Katrina was a natural phenomenon, but a very predictable one. Four days before it hit New Orleans every forecast model showed this historic devastating storm heading straight for Louisiana. By Saturday morning, 36 hours from landfall, the radar images showed Katrina as a category 5 storm, filling the Gulf of Mexico with a highly defined “eye”. While Walmart and other private companies immediately initiated their disaster protocols, the Bush Administration dithered until two days after the levees broke. It was not until the next weekend that Navy and Coast Guard ships put to sea and another four days before they reached the scene. The federal government was also amazingly deferential to incompetent local officials regarding their lax preventive actions and first responses.
Katrina was the last straw for most Americans. Republican politicians and pundits swooned over Bush while turning blind eyes to his Administration’s lengthening record of incompetence. This ranged from bungling the rebuilding of Afghanistan, to invading Iraq on at best “cherry picked” intelligence, to multi-billion dollar sole-source deals for cronies, to collective Republican complicity in rampant spending and earmarks. In 2005, Katrina broke the levees both in reality and politically. The anti-Republican deluge only ended when Obama and the Democrats overplayed their hand and paid the electoral price in 2010.

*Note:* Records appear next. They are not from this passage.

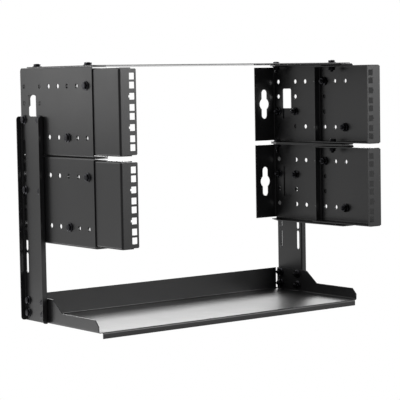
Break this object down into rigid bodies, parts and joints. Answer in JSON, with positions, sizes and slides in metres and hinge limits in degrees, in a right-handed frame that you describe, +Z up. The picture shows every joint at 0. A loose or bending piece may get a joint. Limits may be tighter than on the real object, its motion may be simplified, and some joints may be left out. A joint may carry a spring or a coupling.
{
  "type": "wall mount rack",
  "caption": "Open wall mount equipment rack with nested side brackets, square-hole rails, slotted uprights, a folded shelf and a tie plate.",
  "frame": {"origin": "on the back of the upper left wall flange, on the keyhole's centre line and 38.1 mm under its middle, so that it lies on the wall", "axes": "+X from the left side to the right side of the rack seen from the front, +Y into the wall, +Z up"},
  "size_m": [0.5323, 0.2667, 0.3991],
  "materials": {
    "black_powder_coat": "semi-gloss powder coat"
  },
  "bodies": {
    "root": {"upper_left_rear_bracket": "black_powder_coat", "upper_left_front_rail": "black_powder_coat", "upper_right_rear_bracket": "black_powder_coat", "upper_right_front_rail": "black_powder_coat", "lower_left_rear_bracket": "black_powder_coat", "lower_left_front_rail": "black_powder_coat", "lower_right_rear_bracket": "black_powder_coat", "lower_right_front_rail": "black_powder_coat", "left_upright": "black_powder_coat", "right_upright": "black_powder_coat", "shelf": "black_powder_coat", "top_plate": "black_powder_coat"}
  },
  "joints": []
}
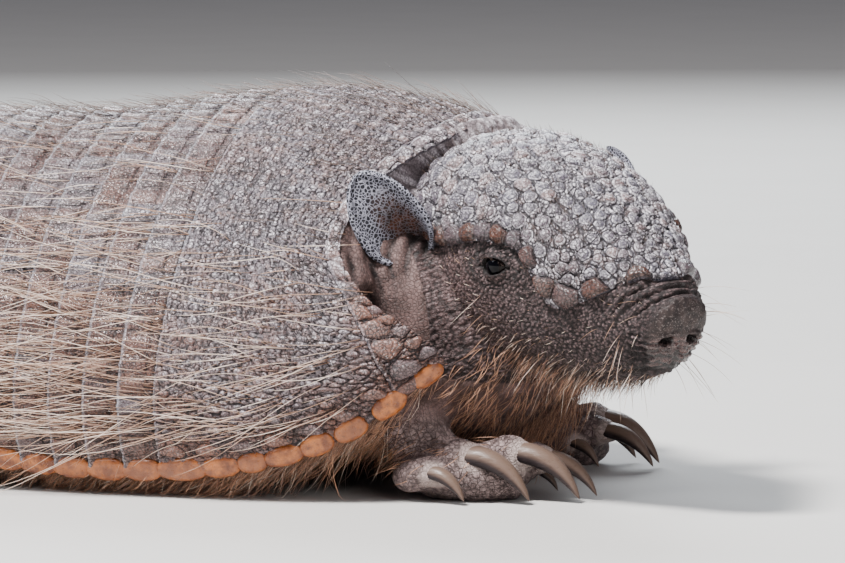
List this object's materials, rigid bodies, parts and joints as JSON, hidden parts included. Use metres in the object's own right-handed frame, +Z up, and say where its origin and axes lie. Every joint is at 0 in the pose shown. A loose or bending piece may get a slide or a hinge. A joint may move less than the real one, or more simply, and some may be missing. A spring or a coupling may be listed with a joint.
{
  "type": "large hairy armadillo model",
  "caption": "Life-size still model of a hairy armadillo standing low, its head turned to its right and its tail on the floor.",
  "frame": {"origin": "middle of the model's box, on the floor it stands on", "axes": "+X forward along the body, +Y to the animal's left, +Z up"},
  "size_m": [0.4578, 0.1666, 0.1085],
  "materials": {
    "shell_horn": "dry grey-tan horn scutes with pale rims and dark seams, orange along the hem",
    "shield_horn": "dry grey horn scutes with pale rims, pinkish brown along the brow",
    "face_skin": "dark wrinkled hide, pinkish brown cheek and nose",
    "ear_skin": "thin grey hide with small dark scales in a pale net, brown inside",
    "foot_skin": "pinkish grey hide with small scales",
    "tail_skin": "ringed scales with sparse bristles",
    "coat": "long coarse cream and brown hair over dark skin",
    "claw_horn": "polished dark horn with pale tips",
    "eye_gloss": "wet black"
  },
  "bodies": {
    "root": {"band_1": "shell_horn", "band_2": "shell_horn", "band_3": "shell_horn", "band_4": "shell_horn", "band_5": "shell_horn", "band_6": "shell_horn", "band_7": "shell_horn", "band_8": "shell_horn", "ear_left": "ear_skin", "ear_right": "ear_skin", "eye_left": "eye_gloss", "eye_right": "eye_gloss", "fore_claw_left_1": "claw_horn", "fore_claw_left_2": "claw_horn", "fore_claw_left_3": "claw_horn", "fore_claw_left_4": "claw_horn", "fore_claw_left_5": "claw_horn", "fore_claw_right_1": "claw_horn", "fore_claw_right_2": "claw_horn", "fore_claw_right_3": "claw_horn", "fore_claw_right_4": "claw_horn", "fore_claw_right_5": "claw_horn", "fore_leg_left": "coat", "fore_leg_right": "coat", "forefoot_left": "foot_skin", "forefoot_right": "foot_skin", "head": "face_skin", "head_shield": "shield_horn", "hind_claw_left_1": "claw_horn", "hind_claw_left_2": "claw_horn", "hind_claw_left_3": "claw_horn", "hind_claw_left_4": "claw_horn", "hind_claw_left_5": "claw_horn", "hind_claw_right_1": "claw_horn", "hind_claw_right_2": "claw_horn", "hind_claw_right_3": "claw_horn", "hind_claw_right_4": "claw_horn", "hind_claw_right_5": "claw_horn", "hind_leg_left": "coat", "hind_leg_right": "coat", "hindfoot_left": "foot_skin", "hindfoot_right": "foot_skin", "neck": "coat", "nuchal_band": "shell_horn", "pelvic_shield": "shell_horn", "scapular_shield": "shell_horn", "tail_base": "tail_skin", "tail_middle": "tail_skin", "tail_tip": "tail_skin", "trunk": "coat"}
  },
  "joints": []
}
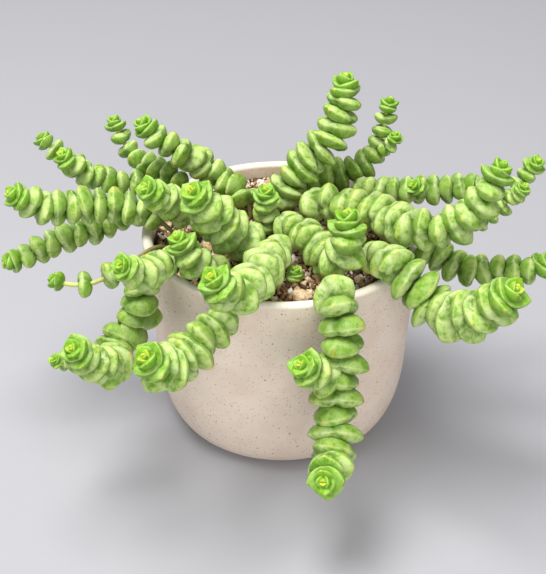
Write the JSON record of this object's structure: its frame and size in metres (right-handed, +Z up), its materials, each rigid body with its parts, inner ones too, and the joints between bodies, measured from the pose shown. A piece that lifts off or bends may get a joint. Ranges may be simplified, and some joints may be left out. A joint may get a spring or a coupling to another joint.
{
  "type": "potted jade necklace plant",
  "caption": "Free-standing round clay pot filled with gravelly soil, holding a succulent whose thick paired leaves are strung along stems that stand up, reach out and hang over the rim.",
  "frame": {"origin": "middle of the pot's flat base, on the surface that it stands on", "axes": "+Z up; -Y towards the side where most stems trail over the rim; +X to the right when seen from that side"},
  "size_m": [0.2363, 0.1784, 0.1483],
  "materials": {
    "clay": "matt cream stoneware with fine dark speckles and a smoother, paler lip",
    "gravel": "dry angular grit in browns, tans and off-whites",
    "leaf": "fleshy green leaf with a soft bloom, paler edges and lime tips"
  },
  "bodies": {
    "root": {"pot": "clay", "soil": "gravel", "sprout": "leaf", "stem_back_right": "leaf", "stem_back_row": "leaf", "stem_centre_left_big": "leaf", "stem_far_right": "leaf", "stem_front_left": "leaf", "stem_front_low": "leaf", "stem_front_trailing": "leaf", "stem_front_upright": "leaf", "stem_left_back_far": "leaf", "stem_left_back_tall": "leaf", "stem_left_double": "leaf", "stem_left_front": "leaf", "stem_left_long": "leaf", "stem_left_low": "leaf", "stem_left_mid": "leaf", "stem_left_near": "leaf", "stem_left_sparse": "leaf", "stem_left_trailing": "leaf", "stem_right_big": "leaf", "stem_right_long": "leaf", "stem_right_thin": "leaf", "stem_small_upright": "leaf", "stem_tall_centre": "leaf"}
  },
  "joints": []
}
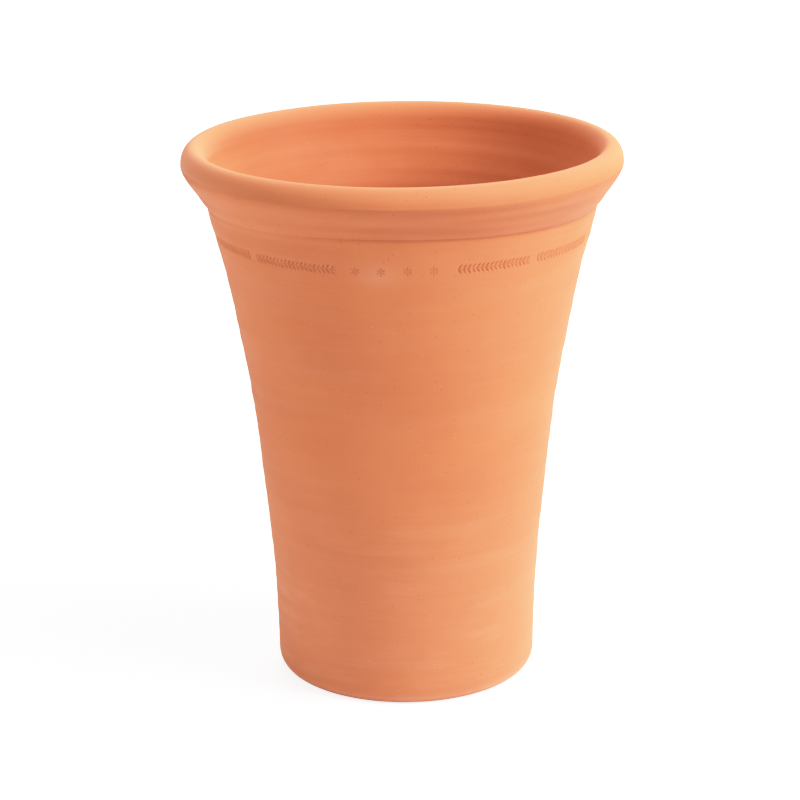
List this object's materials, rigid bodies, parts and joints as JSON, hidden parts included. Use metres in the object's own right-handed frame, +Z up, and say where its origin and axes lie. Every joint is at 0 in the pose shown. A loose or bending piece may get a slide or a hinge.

The implementation of the ACA, or Obamacare, has crystallized concerns over Obama and his Presidency. Nearly everyone uses online commercial websites. The Christmas shopping season is already underway, meaning that Americans are using trouble free, consumer friendly websites 24-7. New versions of existing commerce sites and new ventures launch daily, with only an occasional hiccup (most notably Netflix’s July 2011 pricing debacle). It is totally inconceivable that Obama did not reach out to any of the millions of web designers and digital commerce experts to advise, oversee, design, implement, or test his central legislative achievement. Why didn’t Obama tap those who revolutionized his online campaigns in 2008 and 2012?
Also, most adults have served on project teams either professionally or with volunteer groups. They know the basics of planning, resourcing, measuring progress, adjusting plans & schedules, and the fundamentals of dry-runs, rehearsals, prototyping, and beta testing. It is therefore mindboggling that Obama did none of these on behalf of his signature policy initiative.
These systemic failures on such basic levels expose the inconvenient truth that state senators do not make good Presidents. This is especially true when they serve less than two years in higher office before running for President full-time.
Ultimately, Obama’s management failure is far worse than Bush’s Katrina. Katrina started as a natural phenomenon and time was finite. Obamacare was wholly manmade with arbitrary deadlines. Katrina’s human toll is well documented. ACA’s impact on people’s wellbeing is still to be tallied.
One failure does not define or sink a Presidency. The failures of recent Presidents Johnson, Nixon, Ford, Carter, Bush 41 & 43, Clinton, and now Obama were cumulative - ranging over time and many different issues.